Okay so this is kinda like an opening post, same 'rules and regulations' apply:

With every post you put up, INSERT A TITLE. I have no idea why but it's somewhat neater! If you don't know what to put as title just do what I did, say who you are. LOL.

Yup and! This cell blog is gna be an open ground for ANY of you at all, to share about whatever's in/on your heart!
You might wna share about your day/week/an incident, or something you've learnt, or just something really lame or funny you saw somewhere, ANYTHING! After all, this is our place!

This blog belongs to each and everyone of you! So do treat it as yours; OWN THIS THING MAN! :D

I understand how sometimes it seems really tedious to sign in and put up a post here, but...............
Rmb what Snr Pastor Vincent said on Sat? Sometimes you rly feel you have to do sth but you just don't?

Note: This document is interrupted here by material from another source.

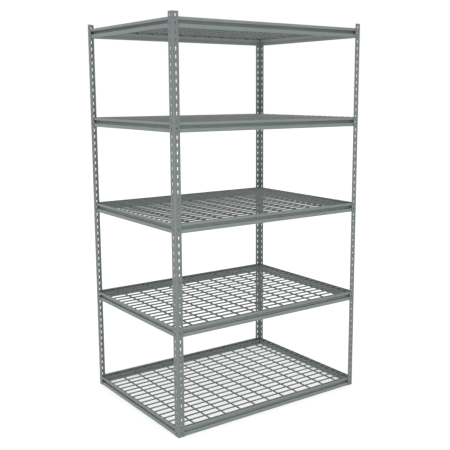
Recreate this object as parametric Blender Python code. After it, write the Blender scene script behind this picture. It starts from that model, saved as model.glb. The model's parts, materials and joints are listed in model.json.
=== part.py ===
"""A free-standing boltless steel shelving unit with five wire decks.

Four slotted angle posts carry five shelf frames. Each frame is four roll-formed beams whose end
rivets hang in the keyholes of the posts, and a welded wire deck lies on the ledges of its beams.
The origin is on the floor under the middle of the unit, +X along the long side, -Y the front.
"""

import math

import bmesh
import bpy
from mathutils import Matrix, Vector

INCH = 0.0254
WIDTH = 48.5 * INCH
DEPTH = 36.5 * INCH
HEIGHT = 84 * INCH
GAP = 0.0003

# Posts: slotted angles with a rounded outer corner.
POST_LEG = 1.44 * INCH
POST_SHEET = 0.0019
POST_CORNER_RADIUS = 0.005
CORNER_STEPS = 3

# Keyholes: one pitch apart on both legs, a wide mouth over a narrow seat.
KEYHOLE_PITCH = 1.5 * INCH
KEYHOLES = 56
TOP_KEYHOLE_DROP = 0.75 * INCH
KEYHOLE_FROM_CORNER = 0.0198
MOUTH_RADIUS = 0.0035
SEAT_RADIUS = 0.0019
MOUTH_ABOVE_CENTRE = 0.003
SEAT_BELOW_CENTRE = 0.01

# Beams: a sheet folded to a lip, a ledge, a sloping web, a floor and a lower lip.
BEAM_SHEET = 0.0015
BEAM_HEIGHT = 1.97 * INCH
LEDGE_HEIGHT = 1.45 * INCH
FLOOR_HEIGHT = 0.78 * INCH
CHANNEL_DEPTH = 0.018
FLOOR_DEPTH = 0.012
MITRE_CLEARANCE = 0.002
BEAM_BELOW_KEYHOLE = 0.73 * INCH

# Rivets: staked in the lower lip, near each end of a beam.
RIVET_SIDES = 8
SHANK_RADIUS = 0.00145
HEAD_RADIUS = 0.0029
HEAD_TOP_RADIUS = 0.0019
HEAD_HEIGHT = 0.0015
TAIL_RADIUS = 0.0027
TAIL_HEIGHT = 0.001

# The keyhole that holds each shelf, counted from the top of a post, lowest shelf first.
SHELF_KEYHOLES = (55, 41, 27, 14, 1)

# Decks: every second wire of the mesh, as a bar as high as two welded wires.
WIRE = 0.0079
WELD_SINK = 0.0009
DECK_LENGTH = 47.8 * INCH
DECK_DEPTH = 35.75 * INCH
CROSS_BARS = 7
LONG_BARS = 10

SHEET_COLOUR = (0.235, 0.262, 0.256, 1.0)
WIRE_COLOUR = (0.125, 0.14, 0.137, 1.0)
PAINT_ROUGHNESS = 0.42
PAINT_METALLIC = 0.15

SIDES = {"front": 0, "right": 90, "back": 180, "left": 270}


def clear_scene():
    for obj in list(bpy.data.objects):
        bpy.data.objects.remove(obj)


def paint(name, colour):
    material = bpy.data.materials.new(name + "_paint")
    material.use_nodes = True
    shader = material.node_tree.nodes["Principled BSDF"]
    shader.inputs["Base Color"].default_value = colour
    shader.inputs["Roughness"].default_value = PAINT_ROUGHNESS
    shader.inputs["Metallic"].default_value = PAINT_METALLIC
    return material


def link(name, mesh, location=(0, 0, 0), turn=0, parent=None):
    obj = bpy.data.objects.new(name, mesh)
    obj.location = location
    obj.rotation_euler = (0, 0, math.radians(turn))
    obj.parent = parent
    bpy.context.collection.objects.link(obj)
    return obj


def hide(cutter):
    cutter.hide_render = True
    cutter.display_type = "WIRE"


def boolean(obj, other, operation):
    modifier = obj.modifiers.new(operation.lower(), "BOOLEAN")
    modifier.operation = operation
    modifier.solver = "EXACT"
    modifier.object = other


def close(mesh_name, bm):
    bmesh.ops.recalc_face_normals(bm, faces=bm.faces)
    mesh = bpy.data.meshes.new(mesh_name)
    bm.to_mesh(mesh)
    bm.free()
    return mesh


def add_loft(bm, rings):
    """A closed solid through rings of the same number of points, with a flat face at each end."""
    loops = [[bm.verts.new(point) for point in ring] for ring in rings]
    for low, high in zip(loops, loops[1:]):
        for i in range(len(low)):
            j = (i + 1) % len(low)
            bm.faces.new((low[i], low[j], high[j], high[i]))
    bm.faces.new(loops[0])
    bm.faces.new(loops[-1])


def arc(centre, radius, start, end, steps):
    """Points from start to end degrees, with both ends."""
    points = []
    for i in range(steps + 1):
        angle = math.radians(start + (end - start) * i / steps)
        points.append(centre + radius * Vector((math.cos(angle), math.sin(angle))))
    return points


def keyhole_height(index):
    return HEIGHT - TOP_KEYHOLE_DROP - KEYHOLE_PITCH * index


def post_section():
    """The angle's outline: outer corner at the origin, one leg along +X and one along +Y."""
    centre = Vector((POST_CORNER_RADIUS, POST_CORNER_RADIUS))
    outer = arc(centre, POST_CORNER_RADIUS, 180, 270, CORNER_STEPS)
    inner = arc(centre, POST_CORNER_RADIUS - POST_SHEET, 270, 180, CORNER_STEPS)
    leg_x = [Vector((POST_LEG, 0)), Vector((POST_LEG, POST_SHEET))]
    leg_y = [Vector((POST_SHEET, POST_LEG)), Vector((0, POST_LEG))]
    return outer + leg_x + inner + leg_y


def post_mesh():
    bm = bmesh.new()
    section = post_section()
    add_loft(bm, [[(p.x, p.y, z) for p in section] for z in (0, HEIGHT)])
    return close("post", bm)


def working_keyhole():
    """The outline of a keyhole that holds a rivet, as (across, up) from its centre."""
    mouth = arc(Vector((0, MOUTH_ABOVE_CENTRE)), MOUTH_RADIUS, 0, 180, 4)
    seat = arc(Vector((0, -SEAT_BELOW_CENTRE)), SEAT_RADIUS, 180, 360, 4)
    return mouth + seat


def spare_keyhole():
    """A four-point outline of the same height, for a keyhole that holds nothing."""
    top = MOUTH_ABOVE_CENTRE + MOUTH_RADIUS
    bottom = -SEAT_BELOW_CENTRE - SEAT_RADIUS
    upper = 0.85 * MOUTH_RADIUS
    lower = 0.6 * SEAT_RADIUS
    return [Vector((upper, top)), Vector((-upper, top)), Vector((-lower, bottom)), Vector((lower, bottom))]


def keyhole_cutter_mesh():
    """Prisms through both legs of a post, one for each keyhole."""
    bm = bmesh.new()
    for index in range(KEYHOLES):
        outline = working_keyhole() if index in SHELF_KEYHOLES else spare_keyhole()
        height = keyhole_height(index)
        through = (-POST_SHEET, 2 * POST_SHEET)
        in_x = [[(KEYHOLE_FROM_CORNER + p.x, depth, height + p.y) for p in outline] for depth in through]
        in_y = [[(depth, KEYHOLE_FROM_CORNER + p.x, height + p.y) for p in outline] for depth in through]
        add_loft(bm, in_x)
        add_loft(bm, in_y)
    return close("keyholes", bm)


def add_posts(root):
    post = post_mesh()
    keyholes = keyhole_cutter_mesh()
    corners = {
        "front_left": (-WIDTH / 2, -DEPTH / 2, 0),
        "front_right": (WIDTH / 2, -DEPTH / 2, 90),
        "back_right": (WIDTH / 2, DEPTH / 2, 180),
        "back_left": (-WIDTH / 2, DEPTH / 2, 270),
    }
    for corner, (x, y, turn) in corners.items():
        name = "post_" + corner
        mesh = post.copy()
        mesh.materials.append(paint(name, SHEET_COLOUR))
        obj = link(name, mesh, (x, y, 0), turn, root)
        cutter = link("keyholes_" + corner, keyholes, (x, y, 0), turn, root)
        hide(cutter)
        boolean(obj, cutter, "DIFFERENCE")


def beam_section():
    """The folded sheet's outline as (inward, up) from the foot of the beam's outer face."""
    sheet = BEAM_SHEET
    web = 1.06 * sheet
    return [
        (0, 0),
        (sheet, 0),
        (sheet, FLOOR_HEIGHT - sheet),
        (FLOOR_DEPTH, FLOOR_HEIGHT - sheet),
        (CHANNEL_DEPTH, LEDGE_HEIGHT),
        (sheet, LEDGE_HEIGHT),
        (sheet, BEAM_HEIGHT),
        (0, BEAM_HEIGHT),
        (0, LEDGE_HEIGHT - sheet),
        (CHANNEL_DEPTH - web, LEDGE_HEIGHT - sheet),
        (FLOOR_DEPTH - web, FLOOR_HEIGHT),
        (0, FLOOR_HEIGHT),
    ]


def beam_mesh(name, span):
    """A beam along X with mitred ends. span is the unit's outer size along the beam."""
    half = span / 2 - POST_SHEET - GAP - MITRE_CLEARANCE
    bm = bmesh.new()
    rings = []
    for end in (-1, 1):
        rings.append([(end * (half - inward), inward, up) for inward, up in beam_section()])
    add_loft(bm, rings)
    return close(name, bm)


def rivet_mesh(name, span):
    """The two rivets of a beam, as turned solids along Y."""
    head_back = -GAP - POST_SHEET - GAP
    profile = [
        (HEAD_TOP_RADIUS, head_back - HEAD_HEIGHT),
        (HEAD_RADIUS, head_back),
        (SHANK_RADIUS, head_back),
        (SHANK_RADIUS, BEAM_SHEET / 2),
        (TAIL_RADIUS, BEAM_SHEET / 2),
        (TAIL_RADIUS, BEAM_SHEET + TAIL_HEIGHT),
    ]
    height = BEAM_BELOW_KEYHOLE - SEAT_BELOW_CENTRE
    bm = bmesh.new()
    for end in (-1, 1):
        across = end * (span / 2 - KEYHOLE_FROM_CORNER)
        rings = []
        for radius, depth in profile:
            ring = []
            for i in range(RIVET_SIDES):
                angle = math.tau * (i + 0.5) / RIVET_SIDES
                ring.append((across + radius * math.cos(angle), depth, height + radius * math.sin(angle)))
            rings.append(ring)
        add_loft(bm, rings)
    return close(name, bm)


def shelf_height(level):
    return keyhole_height(SHELF_KEYHOLES[level - 1]) - BEAM_BELOW_KEYHOLE


def add_beams(root):
    meshes = {}
    for span_name, span in (("long", WIDTH), ("short", DEPTH)):
        beam = beam_mesh(span_name + "_beam", span)
        rivets = rivet_mesh(span_name + "_rivets", span)
        meshes[span_name] = (beam, rivets)
    inset = POST_SHEET + GAP
    for level in range(1, len(SHELF_KEYHOLES) + 1):
        for side, turn in SIDES.items():
            long_side = side in ("front", "back")
            away = (DEPTH if long_side else WIDTH) / 2 - inset
            place = Matrix.Rotation(math.radians(turn), 3, "Z") @ Vector((0, -away, shelf_height(level)))
            beam, rivets = meshes["long" if long_side else "short"]
            name = f"beam_{side}_{level}"
            mesh = beam.copy()
            mesh.materials.append(paint(name, SHEET_COLOUR))
            obj = link(name, mesh, place, turn, root)
            staked = link(f"rivets_{side}_{level}", rivets, place, turn, root)
            hide(staked)
            boolean(obj, staked, "UNION")


def bar_edges(size, count):
    """The edges of evenly spaced bars over a centred span, from low to high."""
    pitch = (size - WIRE) / (count - 1)
    edges = []
    for i in range(count):
        low = -size / 2 + pitch * i
        edges += [low, low + WIRE]
    return edges


def deck_mesh():
    """A lattice of bars in one piece, resting on Z = 0."""
    xs = bar_edges(DECK_LENGTH, CROSS_BARS)
    ys = bar_edges(DECK_DEPTH, LONG_BARS)
    bm = bmesh.new()
    grid = [[bm.verts.new((x, y, 0)) for y in ys] for x in xs]
    for i in range(len(xs) - 1):
        for j in range(len(ys) - 1):
            if i % 2 and j % 2:
                continue
            bm.faces.new((grid[i][j], grid[i + 1][j], grid[i + 1][j + 1], grid[i][j + 1]))
    raised = bmesh.ops.extrude_face_region(bm, geom=bm.faces[:])
    top = [item for item in raised["geom"] if isinstance(item, bmesh.types.BMVert)]
    bmesh.ops.translate(bm, verts=top, vec=(0, 0, 2 * WIRE - WELD_SINK))
    return close("deck", bm)


def add_decks(root):
    deck = deck_mesh()
    for level in range(1, len(SHELF_KEYHOLES) + 1):
        name = f"deck_{level}"
        mesh = deck.copy()
        mesh.materials.append(paint(name, WIRE_COLOUR))
        height = shelf_height(level) + LEDGE_HEIGHT + GAP
        link(name, mesh, (0, 0, height), 0, root)


def main():
    clear_scene()
    root = link("shelving_unit", None)
    add_posts(root)
    add_beams(root)
    add_decks(root)


main()
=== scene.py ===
"""The looks of a boltless steel shelving unit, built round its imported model.

Every post, beam and wire deck of the model is replaced by a finer piece in the same place: posts
rolled round their corner and punched with rounded keyholes, beams folded from sheet with domed
rivets in their ends, and decks welded from round wires at their real pitch.
"""

import json
import math

import bmesh
import bpy
from mathutils import Matrix, Vector

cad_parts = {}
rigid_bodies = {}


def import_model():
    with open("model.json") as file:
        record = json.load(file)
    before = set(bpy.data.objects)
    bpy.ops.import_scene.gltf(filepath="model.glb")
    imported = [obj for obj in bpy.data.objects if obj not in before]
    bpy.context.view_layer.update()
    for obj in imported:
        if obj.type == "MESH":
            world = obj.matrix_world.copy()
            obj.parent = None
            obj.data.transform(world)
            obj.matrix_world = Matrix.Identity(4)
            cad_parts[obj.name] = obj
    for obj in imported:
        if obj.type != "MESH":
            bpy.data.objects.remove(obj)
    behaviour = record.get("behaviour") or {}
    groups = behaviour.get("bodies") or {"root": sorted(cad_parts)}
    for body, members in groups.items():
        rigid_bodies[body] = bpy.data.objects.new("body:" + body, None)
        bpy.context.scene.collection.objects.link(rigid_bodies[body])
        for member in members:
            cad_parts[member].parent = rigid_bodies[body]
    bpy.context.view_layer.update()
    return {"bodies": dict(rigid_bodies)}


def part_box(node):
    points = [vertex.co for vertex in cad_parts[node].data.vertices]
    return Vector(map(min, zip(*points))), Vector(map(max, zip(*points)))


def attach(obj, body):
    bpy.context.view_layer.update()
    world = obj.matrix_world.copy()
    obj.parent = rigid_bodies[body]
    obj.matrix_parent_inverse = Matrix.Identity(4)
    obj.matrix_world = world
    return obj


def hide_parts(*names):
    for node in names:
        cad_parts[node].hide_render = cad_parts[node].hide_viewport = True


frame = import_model()

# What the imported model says.
POST_LOW, POST_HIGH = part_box("post_front_left")
DECK_LOW, DECK_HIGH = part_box("deck_1")
BEAM_LOW, BEAM_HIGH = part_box("beam_front_1")
HALF_WIDTH = -POST_LOW.x
HALF_DEPTH = -POST_LOW.y
HEIGHT = POST_HIGH.z
POST_LEG = POST_HIGH.x - POST_LOW.x
BEAM_HEIGHT = BEAM_HIGH.z - BEAM_LOW.z
LEVELS = sum(name.startswith("shelf_") for name in frame["bodies"])

# The model's own sizes that its boxes don't show, in metres.
GAP = 0.0003
POST_SHEET = 0.0019
POST_CORNER_RADIUS = 0.005
KEYHOLE_PITCH = 0.0381
KEYHOLE_FROM_CORNER = 0.0198
MOUTH_RADIUS = 0.0035
SEAT_RADIUS = 0.0019
MOUTH_ABOVE_CENTRE = 0.003
SEAT_BELOW_CENTRE = 0.01
BEAM_SHEET = 0.0015
FLOOR_HEIGHT = 0.0198
CHANNEL_DEPTH = 0.018
FLOOR_DEPTH = 0.012
MITRE_CLEARANCE = 0.002
BEAM_BELOW_KEYHOLE = 0.01854
LEDGE_HEIGHT = DECK_LOW.z - BEAM_LOW.z - GAP
WIRE = 0.0079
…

DON'T LET LAZINESS/ANYTH GET THE BETTER OF YOU! :D

Come online, spare some time to share something with the cell!
Who says only leaders or those spiritually mature have the ability to share something that can speak to us? :D God can use YOU! (: So don't worry too much, don't need to think twice, if you feel you just want to post something here,

DO IT :D

hehhee. Actually I wanted to post but I'veto go now, later!
Let's liven up this blog of ours C2!